Vamos analisar as informações divulgadas até agora pela mídia, relativas aos vestígios, e entender como eles podem contribuir para o esclarecimento dos fatos:
A perícia de local teria recolhido 33 estojos deflagrados, o que sugere que esse seja, a princípio, o número mínimo de disparos efetuados com as armas empregadas;
Os cartuchos encontrados são compatíveis com aqueles empregados em pistolas de calibre 9 mm;
O vídeo gravado por uma das câmeras do quiosque indica o horário de 0:59:20 como o momento em que um carro branco estaciona e de onde descem 3 homens armados e o horário de 0:59:55 quando o carro desaparece do alcance da câmera. Portanto, em 35 segundos a ação se desenrola. Esse vídeo e outras possíveis imagens de outras câmeras poderão ajudar a definir toda a dinâmica e certamente serão objeto de perícia;
Dados dos exames cadavéricos mostraram que Diego foi atingido por 8 projéteis, dos quais dois foram nas costas (escápula direita), um no ombro posterior direito, um no punho direito, um na coxa direita, um na lateral direita, um no peito direito e um no trapézio direito. Perseu foi atingido por 5 projéteis. Dois disparos foram de raspão e atingiram a mão esquerda e o braço direito, enquanto, entre os outros três, um atingiu a mão direita, um a escápula direita (com saída no lado direito do peito), e o outro a região lombar (lado direito). Marcos foi atingido por 6 projéteis, dois na cabeça, um na nuca, um costas, um no braço esquerdo e um na barriga;
Exames em dispositivos (celulares) das vítimas podem de alguma forma contribuir com a investigação e certamente também serão realizados;
As perícias balísticas poderão ser realizadas mesmo antes da apreensão de possíveis armas suspeitas de terem sido utilizadas. Os estojos deflagrados serão descritos, e, caso possuam números gravados, poderão ser rastreados. Os projéteis coletados no local e outros extraídos das vítimas também podem ser descritos, fotografados e lançados em bancos de dados balísticos, visando definir se as armas empregadas já constam no sistema desse banco, indicando que já teriam sido empregadas em outros crimes.

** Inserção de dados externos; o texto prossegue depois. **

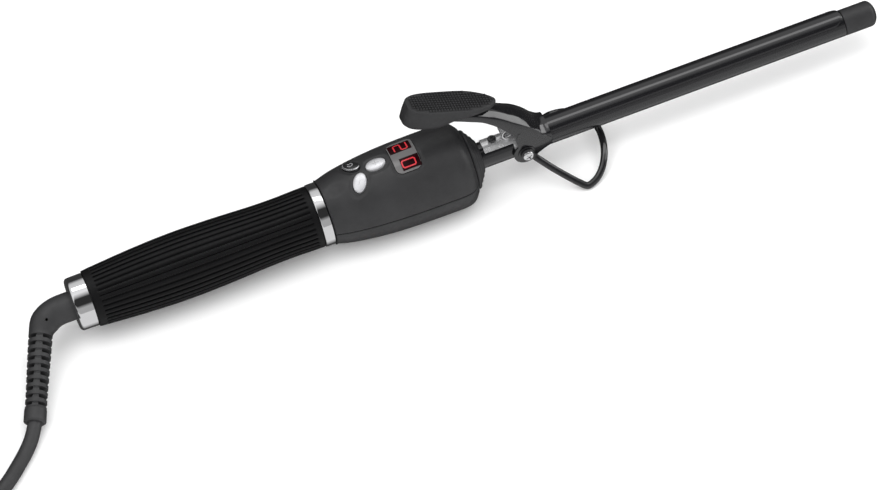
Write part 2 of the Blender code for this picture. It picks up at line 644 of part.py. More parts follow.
def add_thumb_pad():
    pitched = Matrix.Translation(PAD_FRONT) @ Matrix.Rotation(PAD_PITCH, 4, "Y")
    pitched = pitched @ Matrix.Rotation(math.pi, 4, "Z")
    sections = [pad_section(s * MM, w * MM, t * MM) for s, w, t in PAD_STATIONS]
    pad = add_piece("thumb_pad", lofted(sections), SOFT_GREY, CLIP_PIVOT, pitched)
    hollow = []
    for s, w, t in PAD_STATIONS[2:-2]:
        half = min(w - 1.3, 6.9) * MM
        low = -(t + 3) * MM
        roof = -(1.6 + 0.05 * s) * MM
        hollow.append([(s * MM, half, roof), (s * MM, half, low), (s * MM, -half, low), (s * MM, -half, roof)])
    mouth = hollow[0]
    hollow.insert(0, [(-3 * MM, y * 0.99, z) for _, y, z in mouth])
    add_boolean(pad, lofted(hollow), "DIFFERENCE", pitched)


def add_clip_spring():
    """A wound spring on the bracket, with one leg up to the lever."""
    coil_r, wire_r, centre = 2.5 * MM, 0.5 * MM, Vector((15.5 * MM, 0, 10.8 * MM))
    turns, pitch = 4.25, 1.35 * MM
    steps = 9
    path = []
    first = -turns * pitch / 2
    for k in range(int(turns * steps) + 1):
        a = -math.pi / 2 - math.tau * k / steps
        offset = Vector((coil_r * math.cos(a), first + pitch * k / steps, coil_r * math.sin(a)))
        path.append(centre + offset)
    last = path[-1]
    path += [last + Vector((-0.2 * MM, 0, z * MM)) for z in (3, 7, 11)]
    add_piece("clip_spring", swept(path, wire_r, 6), CHROME, BARREL_AXIS)


FOOT_X = 22.2 * MM  # from the pivot
FOOT_Y = 25.4 * MM
BAR_BULGE = 17.0 * MM
BAR_DROP = 11.7 * MM  # middle of the bar below the barrel's axis
LEG_SAG = 1.1 * MM


def stand_path():
    """Centreline of the bent wire, from the near eye to the far one, about the pivot."""
    foot_z = STAND_WIRE_R - AXIS_Z
    eye_y = (EYE_IN + EYE_OUT) / 2
    near = [Vector((0, -eye_y, 0)), Vector((3.1 * MM, -eye_y - 0.6 * MM, -2.7 * MM))]
    foot = Vector((FOOT_X, -FOOT_Y, foot_z))
    for share in (0.35, 0.7, 0.86):
        sag = LEG_SAG * math.sin(math.pi * share)
        near.append(near[1].lerp(foot, share) - Vector((0, 0, sag)))
    near += [foot + Vector((0.6 * MM, 0.1 * MM, 0))]
    bar = []
    for k in range(1, 8):
        a = math.radians(90 * k / 8 + 4)
        y = -FOOT_Y * math.cos(a)
        rise = 1 - (y / FOOT_Y) ** 2
        x = FOOT_X + BAR_BULGE * math.sin(a)
        bar.append(Vector((x, y, foot_z + (-BAR_DROP - foot_z) * rise)))
    apex = Vector((FOOT_X + BAR_BULGE, 0, -BAR_DROP))
    half = near + bar
    mirrored = [Vector((p.x, -p.y, p.z)) for p in reversed(half)]
    return smooth_curve(half + [apex] + mirrored, 2)


def add_stand():
    bail = add_piece("stand_bail", swept(stand_path(), STAND_WIRE_R, 8), BLACK_GLOSS, STAND_PIVOT)
    for sign in (-1, 1):
        add_boolean(bail, rod((0, sign * EYE_IN, 0), (0, sign * EYE_OUT, 0), 3.2 * MM), "UNION")
    for sign in (-1, 1):
        slot = rod((0, sign * 6 * MM, 0), (0, sign * EYE_IN, 0), 4.4 * MM)
        add_boolean(bail, slot, "DIFFERENCE")
        seat = rod((0, sign * EYE_OUT, 0), (0, sign * 13.5 * MM, 0), 3.3 * MM)
        add_boolean(bail, seat, "DIFFERENCE")
        hole = rod((0, sign * 9 * MM, 0), (0, sign * 12 * MM, 0), HOLE_R, 12)
        add_boolean(bail, hole, "DIFFERENCE")


# ---------------------------------------------------------------- swivel, strain relief and cord
RELIEF_DIRECTION = Vector((-0.391, -0.885, -0.256)).normalized()
RELIEF_CORNER = Vector((-15.3 * MM, 0, 0))  # where the elbow's two straight runs would meet
RELIEF_LENGTH = 55 * MM  # from that corner to its end


def relief_path():
    """Centreline of the elbow and boot, about the rear end of the axis."""
    start = Vector((2.0 * MM, 0, 0))
    bend = 9.0 * MM
    before = RELIEF_CORNER + Vector((bend, 0, 0))
    after = RELIEF_CORNER + RELIEF_DIRECTION * bend
    corner = []
    for k in range(1, 6):
        t = k / 6
        corner.append(before * (1 - t) ** 2 + 2 * RELIEF_CORNER * t * (1 - t) + after * t**2)
    straight = [
        RELIEF_CORNER + RELIEF_DIRECTION * (bend + (RELIEF_LENGTH - bend) * k / 6) for k in range(1, 7)
    ]
    return [start, before, *corner, after, *straight]


def relief_radius(share):
    """Thick at the cap, thinner along the boot, with a short collar at its end."""
    if share < 0.26:
        return 7.1 * MM
    if share > 0.88:
        return 5.4 * MM
    return (5.9 - 0.8 * (share - 0.26)) * MM


def add_swivel():
    relief = swept(relief_path(), relief_radius, 16)
    add_piece("strain_relief", relief, CORD_BLACK, SWIVEL_AXIS)
    hub = [
        (2.3, 0), (2.3, 6.0), (8.6, 6.0), (8.6, 4.9), (12.8, 4.9), (12.8, 7.4), (15.0, 7.4),
        (15.0, 3.9), (28.0, 3.9), (28.0, 0),
    ]
    add_piece("swivel_hub", turned([(x * MM, r * MM) for x, r in hub], 16), INNER_PLASTIC, SWIVEL_AXIS)
    inner = CORE_R - CORE_WALL - GAP
    keeper = [(9.0, 5.2), (12.5, 5.2), (12.5, inner / MM), (9.0, inner / MM)]
    keeper = turned([(REAR_X + x * MM, r * MM) for x, r in keeper], 16)
    add_piece("swivel_retainer", keeper, INNER_PLASTIC, BARREL_AXIS)
    for label, x, side in (("rear", 17.0, -1), ("front", 22.0, 1)):
        ring = [(x, 4.2), (x + 3, 4.2), (x + 3, 5.2), (x, 5.2)]
        ring = turned([(a * MM, r * MM) for a, r in ring], 16)
        add_piece("slip_ring_" + label, ring, BRASS, SWIVEL_AXIS)
        low = (REAR_X + (x + 0.7) * MM, -1.5 * MM, side * 7.2 * MM - 1.7 * MM)
        high = (REAR_X + (x + 2.3) * MM, 1.5 * MM, side * 7.2 * MM + 1.7 * MM)
        add_piece("slip_contact_" + label, box(low, high), BRASS, BARREL_AXIS)
    for label, side in (("near", -1), ("far", 1)):
        route = [(-176, 3.5, -3), (-156, 4.5, -2), (-116, 5, 1), (-78, 5, 4), (-64, 6, 6.6)]
        path = smooth_curve([(x * MM, side * y * MM, z * MM) for x, y, z in route], 3)
        add_piece("supply_lead_" + label, swept(path, 0.9 * MM, 6), LEAD_WHITE, BARREL_AXIS)


COIL_R_OUT = COIL_TURNS_MID_R + 8.2 * MM  # centreline of the outermost turn
COIL_R_IN = COIL_TURNS_MID_R - 8.2 * MM
COIL_LOW = TIE_THICKNESS + GAP  # the strap passes under the coil
COIL_HIGH = COIL_LOW + (2 * CORD_R + 0.1 * MM) * COIL_ROWS

# Route of the cord over the table, in mm: from the strain relief to the coil, and from it to the plug.
LEAD_ROUTE = [
    (-248.0, -55.0, 4.5), (-251.2, -59.1, 3.9), (-255.0, -63.4, 3.6), (-259.4, -68.0, 3.6),
    (-264.2, -72.8, 3.6), (-270.0, -77.6, 3.6), (-276.8, -82.0, 3.6), (-284.5, -85.6, 3.7),
    (-293.5, -88.0, 3.8), (-304.0, -89.0, 4.2), (-317.0, -89.0, 4.7), (-331.0, -89.0, 5.0),
    (-344.0, -89.0, 5.2),
]
TAIL_ROUTE = [
    (-406.0, -31.6, 26.4), (-408.8, -20.6, 25.0), (-408.8, -9.6, 22.2), (-404.8, 1.0, 18.6),
    (-397.4, 10.0, 14.9), (-387.6, 17.0, 11.6), (-376.6, 21.0, 9.2), (-366.0, 22.3, 7.8),
    (-356.5, 22.4, 7.2),
]
PLUG_REAR = Vector((-356 * MM, 22.4 * MM, 7.2 * MM))
TIE_ANGLE = math.radians(20)  # where the strap holds the coil, seen from above


def add_cord_tube(name, points):
    curve = bpy.data.curves.new(name, "CURVE")
    curve.dimensions = "3D"
    curve.bevel_depth = CORD_R
    curve.bevel_resolution = 3
    curve.use_fill_caps = True
    spline = curve.splines.new("POLY")
    spline.points.add(len(points) - 1)
    for target, point in zip(spline.points, points):
        target.co = (*point, 1)
    curve.materials.append(CORD_BLACK)
    tube = bpy.data.objects.new(name, curve)
    bpy.context.scene.collection.objects.link(tube)
    return tube


def relief_end():
    return Vector((REAR_X, 0, AXIS_Z)) + RELIEF_CORNER + RELIEF_DIRECTION * RELIEF_LENGTH


def outside_coil(points):
    """The points whose cord is clear of the coil."""
    reach = COIL_R_OUT + 2 * CORD_R + 2 * GAP
    return [p for p in points if (p.xy - COIL_CENTRE.xy).length > reach]


def add_cord():
    start = relief_end() + RELIEF_DIRECTION * 0.6 * MM
    lead = smooth_curve([start, *(Vector(p) * MM for p in LEAD_ROUTE)], 2)
    add_cord_tube("cord_lead", outside_coil(lead))
    tail = smooth_curve([Vector(p) * MM for p in TAIL_ROUTE], 2)
    add_cord_tube("cord_tail", outside_coil(tail))
    outer, inner = COIL_R_OUT + CORD_R, COIL_R_IN - CORD_R
    # the ring is turned about X and then stood on its side
    profile = [(COIL_LOW, inner), (COIL_LOW, outer), (COIL_HIGH, outer), (COIL_HIGH, inner)]
    upright = Matrix.Translation(COIL_CENTRE) @ Matrix.Rotation(-math.pi / 2, 4, "Y")
    add_piece("cord_coil", turned(profile, 40), CORD_BLACK, None, upright)

    thick, half_width = TIE_THICKNESS, 6 * MM
    curved = inner - math.sqrt(inner**2 - half_width**2)  # the inner wall bends away behind the strap
    low, high = (inner - curved - GAP, COIL_LOW - GAP), (outer + GAP, COIL_HIGH + GAP)
    outer_loop = [(low[0] - thick, low[1] - thick), (high[0] + thick, low[1] - thick),
                  (high[0] + thick, high[1] + thick), (low[0] - thick, high[1] + thick)]
    inner_loop = [low, (high[0], low[1]), high, (low[0], high[1])]
    bm = bmesh.new()
    loops = []
    for loop in (outer_loop, inner_loop):
        loops.append([[bm.verts.new((x, y, z)) for x, z in loop] for y in (-half_width, half_width)])
    for k in range(4):
        n = (k + 1) % 4
        for side in (0, 1):
            bm.faces.new([loops[0][side][k], loops[0][side][n], loops[1][side][n], loops[1][side][k]])
        for loop in loops:
            bm.faces.new([loop[0][k], loop[0][n], loop[1][n], loop[1][k]])
    turn = Matrix.Translation(COIL_CENTRE) @ Matrix.Rotation(TIE_ANGLE, 4, "Z")
    add_piece("cord_tie", bm, RUBBER, None, turn)


def add_plug():
    """A moulded two-blade plug lying flat; its relief points back along -X."""
    sections = []
    for along, half_y, half_z in (
        (0, 3.9, 3.9), (3, 4.2, 4.1), (18, 5.0, 4.6), (22, 8.4, 5.6), (27, 11.0, 6.6),
        (34, 11.6, 7.0), (46, 11.6, 7.0), (48, 11.2, 6.6),
    ):
        squareness = 2 + 2.2 * min(max((along - 16) / 8, 0), 1)
        ring = []
        for k in range(20):
            c, s = math.cos(math.tau * k / 20), math.sin(math.tau * k / 20)
            y = math.copysign(abs(c) ** (2 / squareness), c) * half_y
            z = math.copysign(abs(s) ** (2 / squareness), s) * half_z
            ring.append((along * MM, y * MM, z * MM))
        sections.append(ring)
    place = Matrix.Translation(PLUG_REAR)
    body = add_piece("plug_body", lofted(sections), CORD_BLACK, None, place)
    face_x, blade_y, thick = 48 * MM, 6.35 * MM, 1.5 * MM
    for label, sign, half_height in (("near", -1, 3.95 * MM), ("far", 1, 3.15 * MM)):
        y = sign * blade_y
        low = Vector((face_x - 6 * MM, y - thick / 2, -half_height))
        high = Vector((face_x + 17.5 * MM, y + thick / 2, half_height))
        margin = Vector((GAP, GAP, GAP))
        add_boolean(body, box(low - margin, high + margin), "DIFFERENCE", place)
        blade = add_piece("plug_blade_" + label, box(low, high, 0.3 * MM), BRASS, None, place)
        tip_hole = face_x + 13.5 * MM
        hole = rod((tip_hole, y - 2 * MM, 0), (tip_hole, y + 2 * MM, 0), 1.6 * MM, 12)
        add_boolean(blade, hole, "DIFFERENCE", place)


add_rear_cap()
add_grip()
add_housing()
add_buttons()
add_front_collar()
add_electronics()
add_barrel()
add_heater()
add_pivot()
add_clip()
add_thumb_pad()
add_clip_spring()
add_stand()
add_swivel()
add_cord()
add_plug()
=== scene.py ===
"""Looks of the spring-clip curling iron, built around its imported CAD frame."""

import math

import bmesh
import bpy
from mathutils import Matrix, Vector


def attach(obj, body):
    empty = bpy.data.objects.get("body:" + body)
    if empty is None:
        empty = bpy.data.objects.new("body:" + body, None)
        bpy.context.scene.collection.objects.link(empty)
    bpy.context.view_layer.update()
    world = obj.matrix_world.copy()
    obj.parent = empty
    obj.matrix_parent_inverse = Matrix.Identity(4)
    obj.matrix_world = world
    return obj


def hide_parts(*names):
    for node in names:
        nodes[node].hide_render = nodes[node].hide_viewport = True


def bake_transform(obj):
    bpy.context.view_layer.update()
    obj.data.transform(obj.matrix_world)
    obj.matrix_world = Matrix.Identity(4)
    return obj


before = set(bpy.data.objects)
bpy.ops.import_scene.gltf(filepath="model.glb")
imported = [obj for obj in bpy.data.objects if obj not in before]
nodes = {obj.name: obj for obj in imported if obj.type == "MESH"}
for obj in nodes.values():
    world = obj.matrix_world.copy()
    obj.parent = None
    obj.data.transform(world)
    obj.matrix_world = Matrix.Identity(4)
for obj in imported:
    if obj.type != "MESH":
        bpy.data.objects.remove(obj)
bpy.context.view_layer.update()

MM = 0.001
AXIS_Z = 20.2 * MM
AXIS = Vector((0, 0, AXIS_Z))

# ---------------------------------------------------------------- camera
CAMERA_AZIMUTH = math.radians(-11.694)
CAMERA_ELEVATION = math.radians(49.5)
CAMERA_ROLL = math.radians(-11.310)
CAMERA_DISTANCE = 2.4
CAMERA_TARGET = Vector((-26.81, 0, -32.10)) * MM
FOCAL_PIXELS = 4924.8
IMAGE_WIDTH = 880
SENSOR_WIDTH = 36  # in mm


def to_scene(thing):
    bpy.context.scene.collection.objects.link(thing)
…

A principal linha de investigação divulgada pela Polícia Civil aponta que o crime foi praticado por traficantes que queriam matar um miliciano na região em uma clara disputa de poder. Perseu, uma das vítimas, teria por engano sido confundido com o miliciano alvo dos traficantes. No mesmo dia da chacina, quatro corpos foram encontrados baleados em dois veículos. Eram os suspeitos de ter participado da chacina, mortos por seus pares, após falharem e gerarem toda a repercussão que se estabeleceu.
Ainda há muito o que ser investigado, inclusive a possibilidade de crime político, já que um dos médicos mortos é irmão e cunhado de Deputados federais.
O que desejamos de verdade é que possamos ter menos violência e que o projétil se cale para que um projeto de paz tenha sucesso.